FILE - A Google search page is reflected in sunglasses in this photo illustration taken in Brussels, May 30, 2014.
FILE - A Google search page is reflected in sunglasses in this photo illustration taken in Brussels, May 30, 2014.

The rise of income inequality has been diverse, affecting who has access to good schools, health care, and even tax planners to find cushy loopholes. Now inequality may be creeping into a lesser-known realm: the right to be forgotten.

This issue is a new one, with internet users, mostly in Europe, complaining that ugly details about their past should be taken offline, mostly by Google. The controversy pits privacy rights against free speech, or the right to public information.

But if, for example, people have decades-old criminal records they don’t want publicized online, who can afford to fight in court for their right to be forgotten?

Robert Grosvenor, senior member of the privacy and data protection practice at consulting firm Promontory, said the answer is likely politicians, business people, and other powerful figures. Yet it is typically in cases with such prominent positions that greater scrutiny serves the public interest.

“There will be two groups,” said John Vong, a former U.N. adviser and the lead organizer of the Data Privacy Asia conference in Singapore on Aug. 25-27.

In one group are the “big guys” who can take their privacy battles to court, Vong said, and in the other are the “small guys” who can’t afford it.

Privacy for politicians, priests

Grosvenor said this divide might emerge because individual citizens would pick the battles if governments and Google don’t take responsibility. It’s not in a search engine’s business model to delete links, he said, and the state might not have the resources to monitor and manage so many complaints.

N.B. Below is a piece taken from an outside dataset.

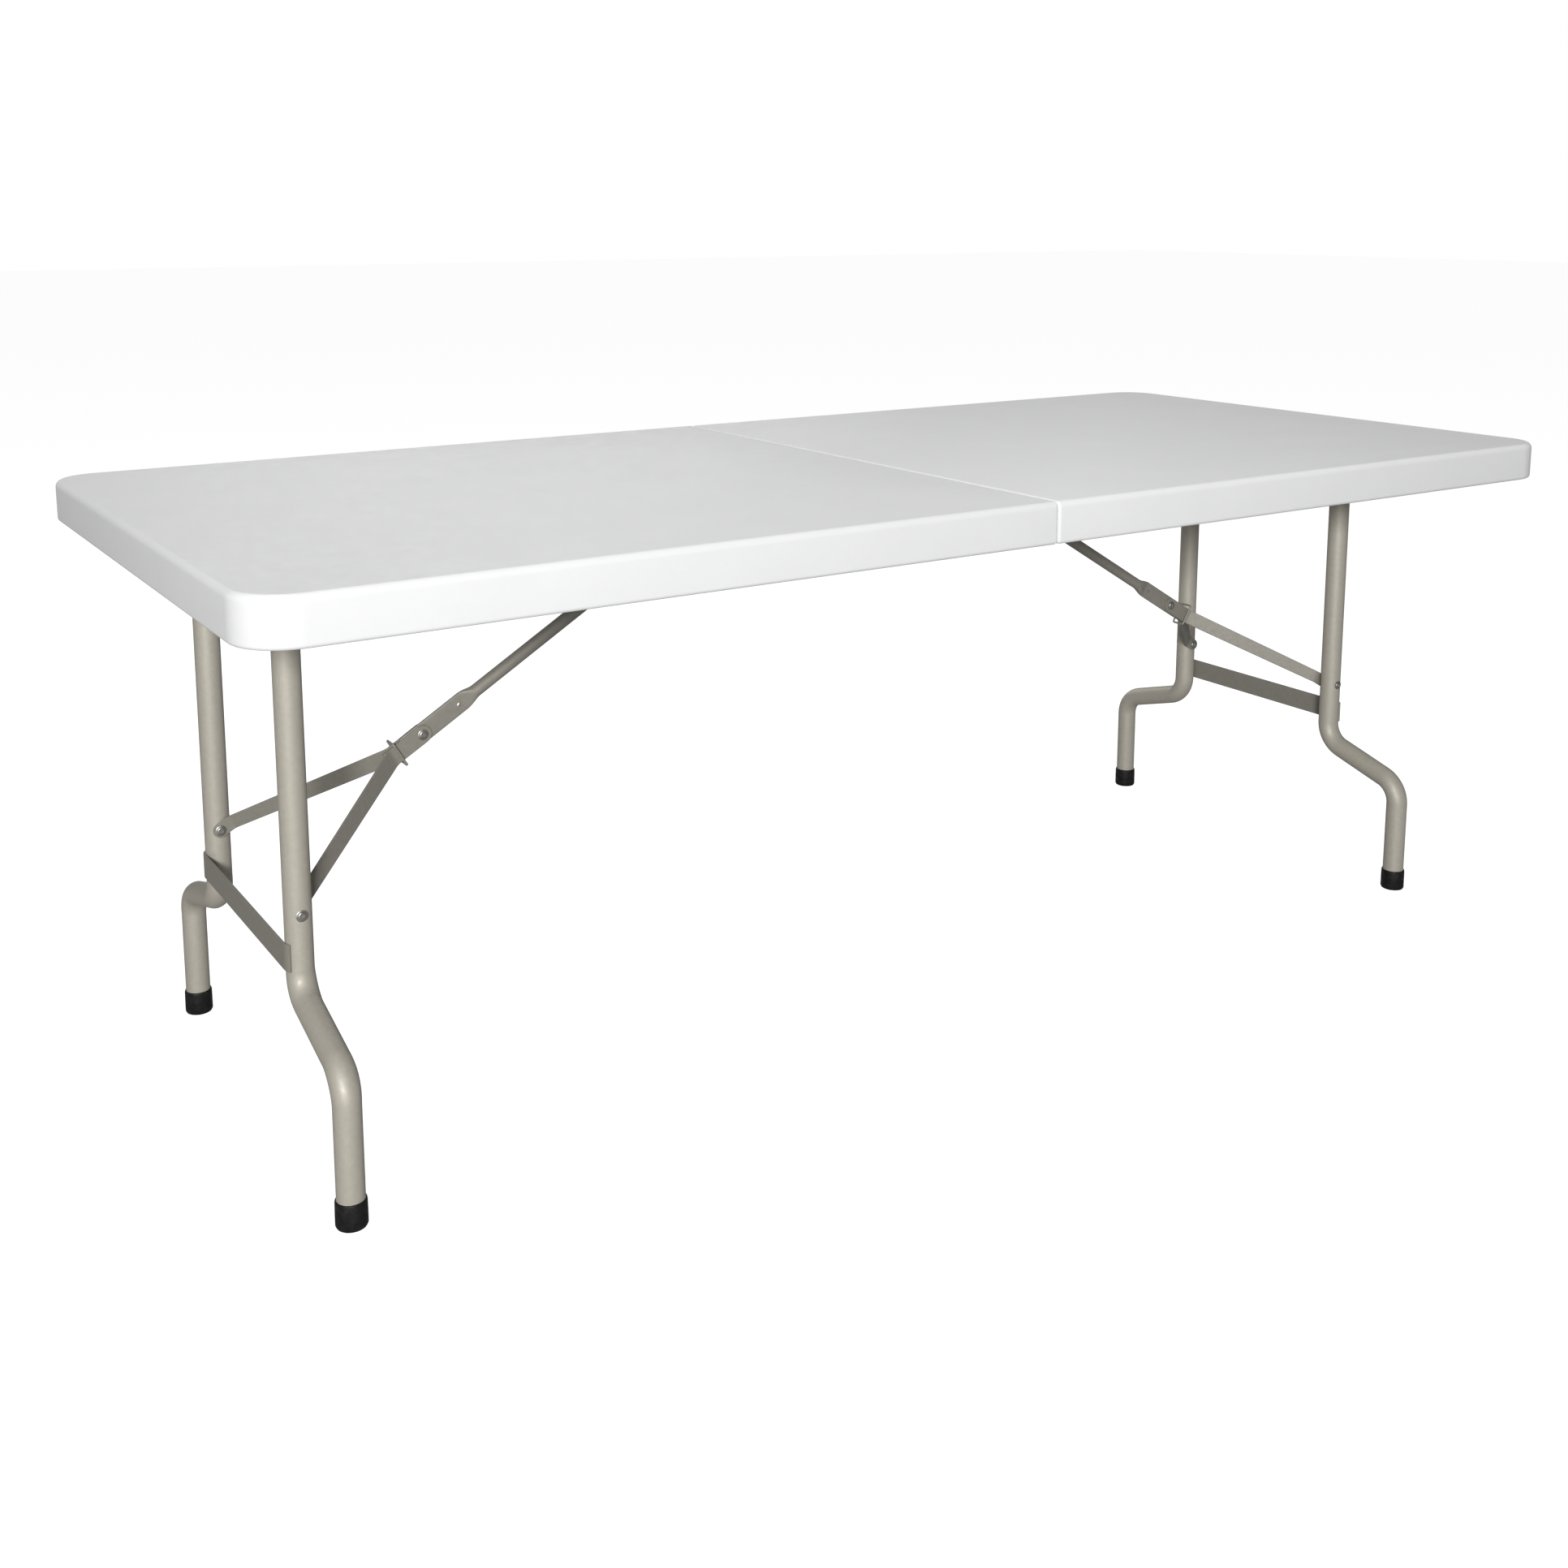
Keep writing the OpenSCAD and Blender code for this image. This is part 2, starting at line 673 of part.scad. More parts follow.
module latch_screw() color(bare) translate([-latch_x, 0, latch_z]) {
    head_y = wall_y - 2 * clear_gap - latch_t;
    y_rod(screw_r, head_y, wall_y + screw_bite);
    y_rod(screw_head_r + 1, head_y - head_h, head_y);
}

module latch_keeper() color(bare) translate([latch_x, 0, 2 * hinge_z + latch_reach - latch_z]) {
    y_rod(screw_r, wall_y, wall_y + screw_bite);
    y_rod(keeper_r, wall_y - latch_t - 2 * clear_gap, wall_y);
    y_rod(keeper_head_r, wall_y - latch_t - 2 * clear_gap - head_h, wall_y - latch_t - 2 * clear_gap);
}

// ---- nodes ---------------------------------------------------------------

top_left();
top_right();
color(steel) row(-1) rail();  // rail_front_left
color(steel) rail();  // rail_back_left
color(steel) side(1) row(-1) rail();  // rail_front_right
color(steel) side(1) rail();  // rail_back_right
color(bare) rail_screws();  // rail_screws_left
color(bare) side(1) rail_screws();  // rail_screws_right
color(bare) row(-1) hinge_clevis();  // hinge_clevis_front
color(bare) hinge_clevis();  // hinge_clevis_back
color(bare) row(-1) hinge_tongue();  // hinge_tongue_front
color(bare) hinge_tongue();  // hinge_tongue_back
color(bare) row(-1) hinge_pin();  // hinge_pin_front
color(bare) hinge_pin();  // hinge_pin_back
color(bare) hinge_rivets(rail_w / 2 + hinge_leaf_t);  // hinge_rivets_left
color(bare) side(1) hinge_rivets(rail_w / 2);  // hinge_rivets_right
color(steel) pivot_tube();  // pivot_tube_left
color(steel) side(1) pivot_tube();  // pivot_tube_right
color(dark) pivot_caps();  // pivot_caps_left
color(dark) side(1) pivot_caps();  // pivot_caps_right
color(steel) row(-1) leg();  // leg_front_left
color(steel) leg();  // leg_back_left
color(steel) side(1) row(-1) leg();  // leg_front_right
color(steel) side(1) leg();  // leg_back_right
color(steel) cross_strap();  // cross_strap_left
color(steel) side(1) cross_strap();  // cross_strap_right
color(dark) row(-1) foot();  // foot_front_left
color(dark) foot();  // foot_back_left
color(dark) side(1) row(-1) foot();  // foot_front_right
color(dark) side(1) foot();  // foot_back_right
color(bare) leg_rivets();  // leg_rivets_left
color(bare) side(1) leg_rivets();  // leg_rivets_right
color(steel) row(-1) yoke_bar();  // yoke_front_left
color(steel) yoke_bar();  // yoke_back_left
color(steel) side(1) row(-1) yoke_bar();  // yoke_front_right
color(steel) side(1) yoke_bar();  // yoke_back_right
color(bare) yoke_rivets();  // yoke_rivets_left
color(bare) side(1) yoke_rivets();  // yoke_rivets_right
color(steel) strut();  // strut_left
color(steel) side(1) strut();  // strut_right
color(bare) knuckle_rivet();  // knuckle_rivet_left
color(bare) side(1) knuckle_rivet();  // knuckle_rivet_right
color(bare) lock_ring();  // lock_ring_left
color(bare) side(1) lock_ring();  // lock_ring_right
color(bare) strut_bracket();  // strut_bracket_left
color(bare) side(1) strut_bracket();  // strut_bracket_right
color(bare) strut_pin();  // strut_pin_left
color(bare) side(1) strut_pin();  // strut_pin_right
color(bare) bracket_screws();  // bracket_screws_left
color(bare) side(1) bracket_screws();  // bracket_screws_right
carry_handle();
handle_pins();
latch_hook();
latch_screw();
latch_keeper();
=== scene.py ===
import json
import math

import bmesh
import bpy
from mathutils import Matrix, Vector


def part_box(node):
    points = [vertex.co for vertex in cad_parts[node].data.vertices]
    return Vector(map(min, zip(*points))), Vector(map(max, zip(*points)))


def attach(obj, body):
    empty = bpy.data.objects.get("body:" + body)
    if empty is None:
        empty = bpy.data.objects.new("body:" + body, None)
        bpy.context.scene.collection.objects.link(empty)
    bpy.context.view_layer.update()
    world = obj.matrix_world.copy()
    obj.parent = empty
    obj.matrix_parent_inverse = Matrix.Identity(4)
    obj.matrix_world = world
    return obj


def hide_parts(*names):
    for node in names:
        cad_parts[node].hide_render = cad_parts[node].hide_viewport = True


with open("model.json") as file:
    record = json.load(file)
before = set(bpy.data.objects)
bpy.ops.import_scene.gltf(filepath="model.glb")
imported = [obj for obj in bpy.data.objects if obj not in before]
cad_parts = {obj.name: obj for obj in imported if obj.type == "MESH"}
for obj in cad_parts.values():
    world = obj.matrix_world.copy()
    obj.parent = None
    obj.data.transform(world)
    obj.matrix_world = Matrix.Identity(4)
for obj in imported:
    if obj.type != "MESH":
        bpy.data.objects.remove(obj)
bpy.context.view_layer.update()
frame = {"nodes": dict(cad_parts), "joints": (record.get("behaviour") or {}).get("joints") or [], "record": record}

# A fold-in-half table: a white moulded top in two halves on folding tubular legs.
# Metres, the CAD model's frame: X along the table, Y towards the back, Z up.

MM = 0.001
SIDES = {"left": -1, "right": 1}
ROWS = {"front": -1, "back": 1}
cad = frame["nodes"]
joints = {joint["name"]: joint for joint in frame["joints"]}

# ---- sizes read from the frame --------------------------------------------

top_low, top_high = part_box("top_right")
half_l = top_high[0]
half_w = top_high[1]
top_z = top_high[2]
skirt_z = top_low[2]
seam_x = top_low[0]
recess_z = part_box("rail_back_right")[1][2]
rail_y = sum(corner[1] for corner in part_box("rail_back_right")) / 2

leg_low, leg_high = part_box("leg_back_right")
leg_r = (leg_high[0] - leg_low[0]) / 2
leg_x = (leg_high[0] + leg_low[0]) / 2
leg_y = leg_low[1] + leg_r
foot_y = leg_high[1] - leg_r
pivot_z = joints["leg_fold_right"]["pos_m"][2]

foot_low, foot_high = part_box("foot_back_right")
foot_r = (foot_high[0] - foot_low[0]) / 2 - 0.5 * MM

strap_low, strap_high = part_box("cross_strap_right")
kink_z = strap_low[2]
strap_h = strap_high[2] - strap_low[2]
strap_t = strap_high[0] - leg_x - leg_r

knuckle = Vector(joints["knuckle_right"]["pos_m"])
bracket_pin = Vector(joints["strut_swing_right"]["pos_m"])
strut_l = (bracket_pin - knuckle).length
brace_angle = math.atan2(bracket_pin.z - knuckle.z, knuckle.x - bracket_pin.x)
yoke_l = (leg_x - knuckle.x) / math.cos(brace_angle)
yoke_low, yoke_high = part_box("yoke_back_right")

# ---- sizes of the pieces built here ---------------------------------------

corner_r = 60 * MM
edge_r = 9 * MM
edge_break = 18
lip_r = 5 * MM
rim_w = 26 * MM
seam_rim_w = 14 * MM
seam_round = 4 * MM
rail_h = 37 * MM

bend_r = 40 * MM
lean = math.acos(0.28)
bend_squeeze = 0.95

strut_r = 8.5 * MM
flat_w = 26 * MM
flat_t = 5 * MM
strut_end_r = 12 * MM
neck_w = 20 * MM
yoke_w = 24 * MM
yoke_end_w = 19 * MM
yoke_t = 3 * MM
yoke_side_l = 46 * MM
yoke_tab_l = 16 * MM
rivet_r = 4 * MM
head_r = 7 * MM
head_h = 2 * MM
bar_edge = 0.6 * MM


# ---- materials -------------------------------------------------------------

def node(tree, kind, settings=(), **inputs):
    """A new shader node with some of its properties and unlinked inputs set."""
    made = tree.nodes.new("ShaderNode" + kind)
    for key, value in dict(settings).items():
        setattr(made, key, value)
    for key, value in inputs.items():
        made.inputs[key.replace("_", " ")].default_value = value
    return made


def noise(tree, coords, scale, detail=3.0):
    """A noise texture's value, with its scale in cycles a metre."""
    made = node(tree, "TexNoise", Scale=scale, Detail=detail)
    tree.links.new(coords.outputs["Object"], made.inputs["Vector"])
    return made.outputs["Fac"]


def ramp(tree, value, stops):
    """A colour ramp over value; each stop is (place, colour)."""
    made = node(tree, "ValToRGB")
    elements = made.color_ramp.elements
    while len(elements) < len(stops):
        elements.new(0.5)
    for element, (place, colour) in zip(elements, stops):
        element.position = place
        element.color = (*colour, 1.0)
    tree.links.new(value, made.inputs["Fac"])
    return made.outputs["Color"]


def spread(tree, value, low, high):
    """value, a noise between about 0.3 and 0.7, stretched to run from low to high."""
    made = node(tree, "MapRange", From_Min=0.3, From_Max=0.7, To_Min=low, To_Max=high)
    tree.links.new(value, made.inputs["Value"])
    return made.outputs["Result"]


def bump(tree, height, depth, strength, normal=None):
    """A bump of that depth in metres, on top of another one if given."""
    made = node(tree, "Bump", Strength=strength, Distance=depth)
    tree.links.new(height, made.inputs["Height"])
    if normal is not None:
        tree.links.new(normal, made.inputs["Normal"])
    return made.outputs["Normal"]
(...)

Nevertheless, “In most situations you'd expect the regulator or the judiciary to make public-interest decisions,” Grosvenor said, speaking on a panel at the conference.

Francoise Gilbert, general counsel at the Cloud Security Alliance, agreed search engines should not be the arbiters of information, deciding when privacy concerns outweigh the the public’s right to know.

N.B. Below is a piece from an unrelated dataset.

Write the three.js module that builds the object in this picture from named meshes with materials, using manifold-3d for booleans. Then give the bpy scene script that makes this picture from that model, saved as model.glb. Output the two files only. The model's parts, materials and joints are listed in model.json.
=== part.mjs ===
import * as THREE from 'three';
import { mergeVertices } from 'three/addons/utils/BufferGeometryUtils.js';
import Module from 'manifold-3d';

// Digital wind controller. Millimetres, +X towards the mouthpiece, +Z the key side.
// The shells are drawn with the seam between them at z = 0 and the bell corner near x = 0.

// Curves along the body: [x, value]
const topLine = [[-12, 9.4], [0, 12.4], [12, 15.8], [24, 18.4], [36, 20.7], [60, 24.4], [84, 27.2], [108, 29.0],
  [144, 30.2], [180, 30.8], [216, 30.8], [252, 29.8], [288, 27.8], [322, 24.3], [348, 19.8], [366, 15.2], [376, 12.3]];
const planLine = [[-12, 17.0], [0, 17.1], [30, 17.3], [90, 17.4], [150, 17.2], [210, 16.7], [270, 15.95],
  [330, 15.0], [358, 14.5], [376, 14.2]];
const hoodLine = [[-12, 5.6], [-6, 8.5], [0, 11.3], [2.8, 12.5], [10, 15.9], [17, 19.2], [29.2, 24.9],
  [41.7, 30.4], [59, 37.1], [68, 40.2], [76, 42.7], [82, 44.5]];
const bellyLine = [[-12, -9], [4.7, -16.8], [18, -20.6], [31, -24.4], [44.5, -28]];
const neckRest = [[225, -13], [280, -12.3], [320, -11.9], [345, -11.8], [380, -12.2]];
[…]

But she pointed to a Google page on which the company explains how it responded to more than a dozen requests for link removals. It purged links for a Belgian whose criminal conviction was overturned, a Latvian activist stabbed at a protest, and a Swede not wanting her address known, for example.

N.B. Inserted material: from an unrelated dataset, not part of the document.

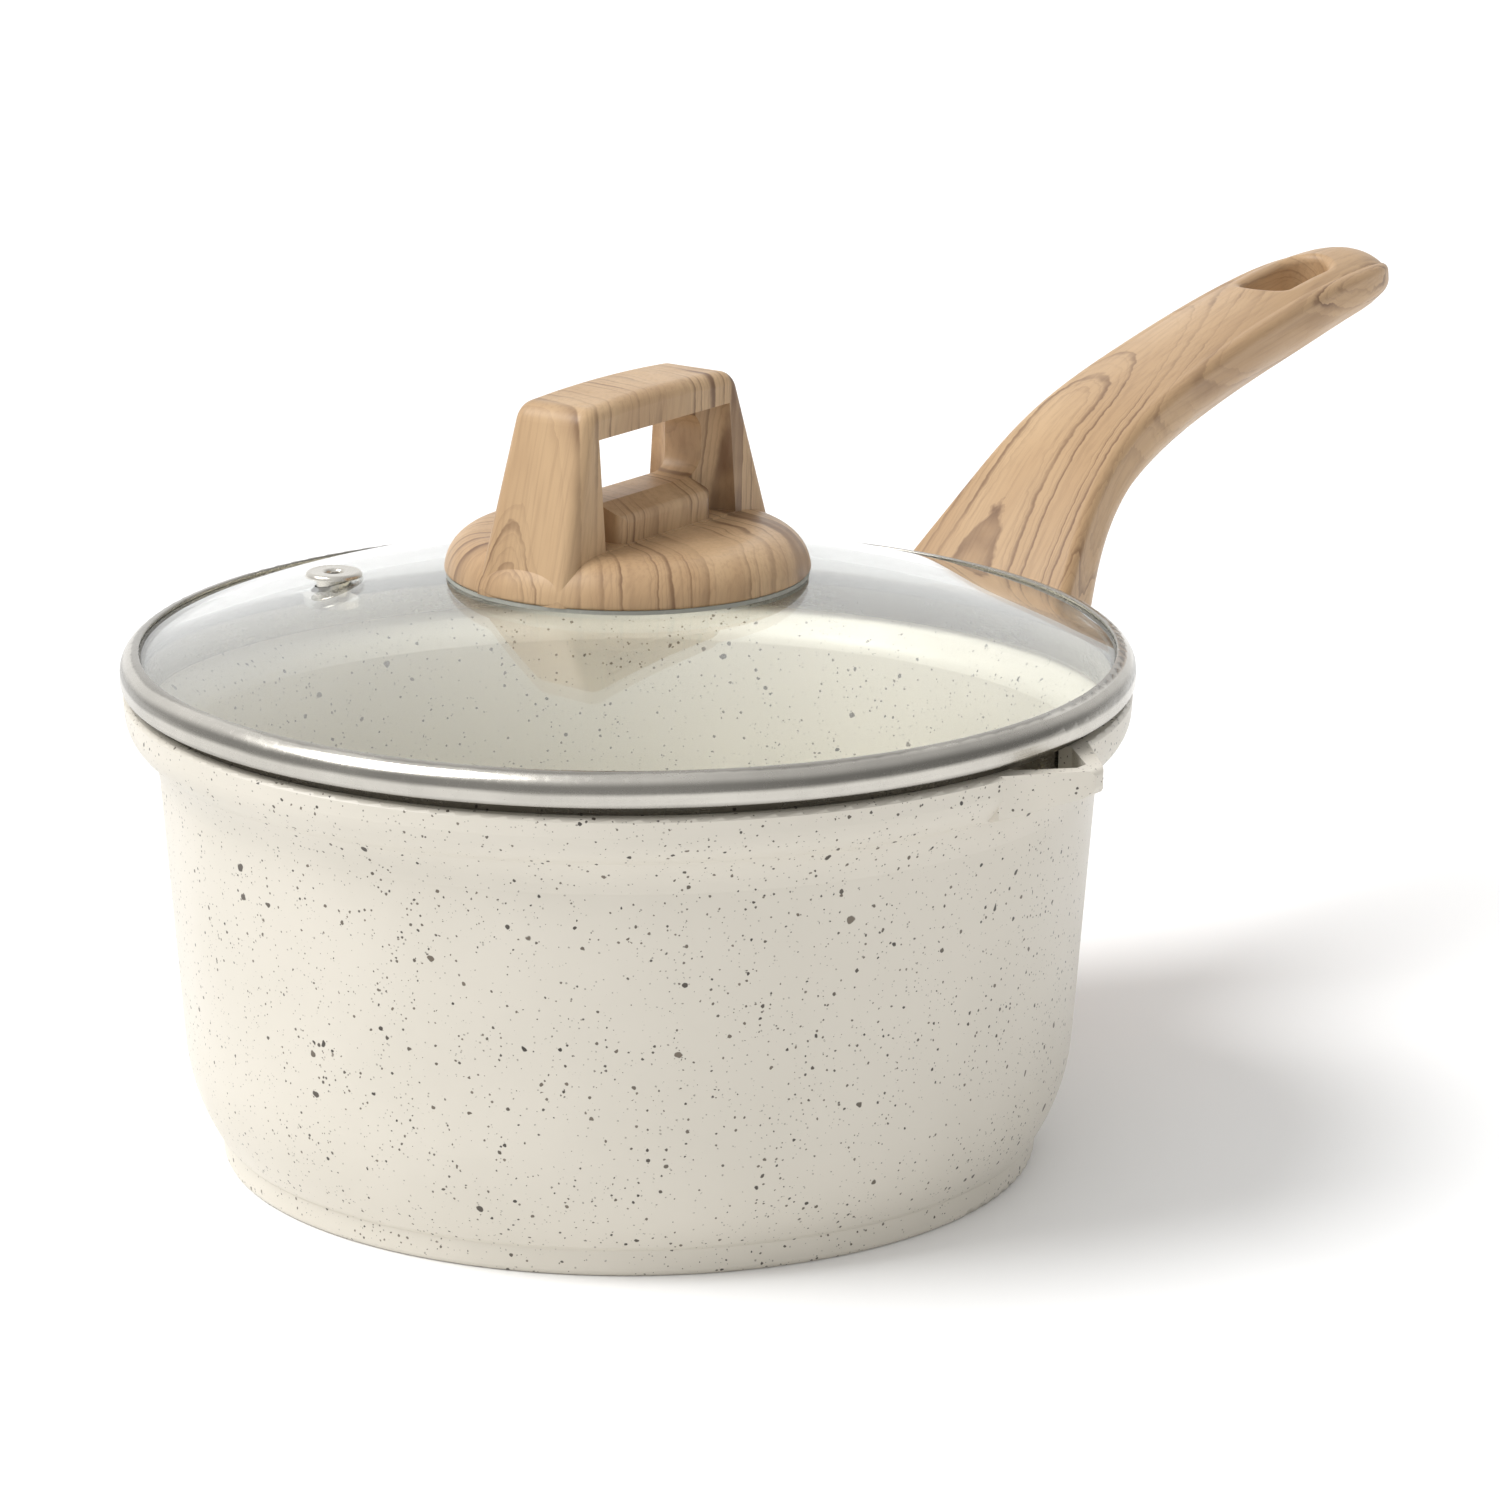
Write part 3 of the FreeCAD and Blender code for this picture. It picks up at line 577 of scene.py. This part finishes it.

Google decided, however, that a French priest who had child porn, a Hungarian official with a criminal record, and an Austrian couple accused of business fraud did not have the right to be forgotten.

Expanding beyond Europe

Most high-profile cases so far have involved Europeans suing Google.

But that is likely to change as citizens from Mexico to Japan take up the debate. In Russia, President Vladimir Putin signed an EU-style law in July that demands search engines delete results containing inaccurate or illegally-disclosed personal information.

In South Korea, lawyer Park Kwang Bae said the EU court decisions “triggered” discussions about the right to be forgotten. Other news already had Koreans worrying about privacy, from suicides connected to cyber bullying, to a credit card data theft that hit 40 percent of the country, including the president and U.N. Secretary General Ban Ki-moon.

Park, a partner at Lee & Ko, said Korea already has one of the stiffest data protection laws in the world and might consider codifying the right to be forgotten. But he doesn’t want regulations to sanitize the internet.

“If in limited situations it needs to be allowed” then he would accept link deletion, Park said, “but it can’t be general.”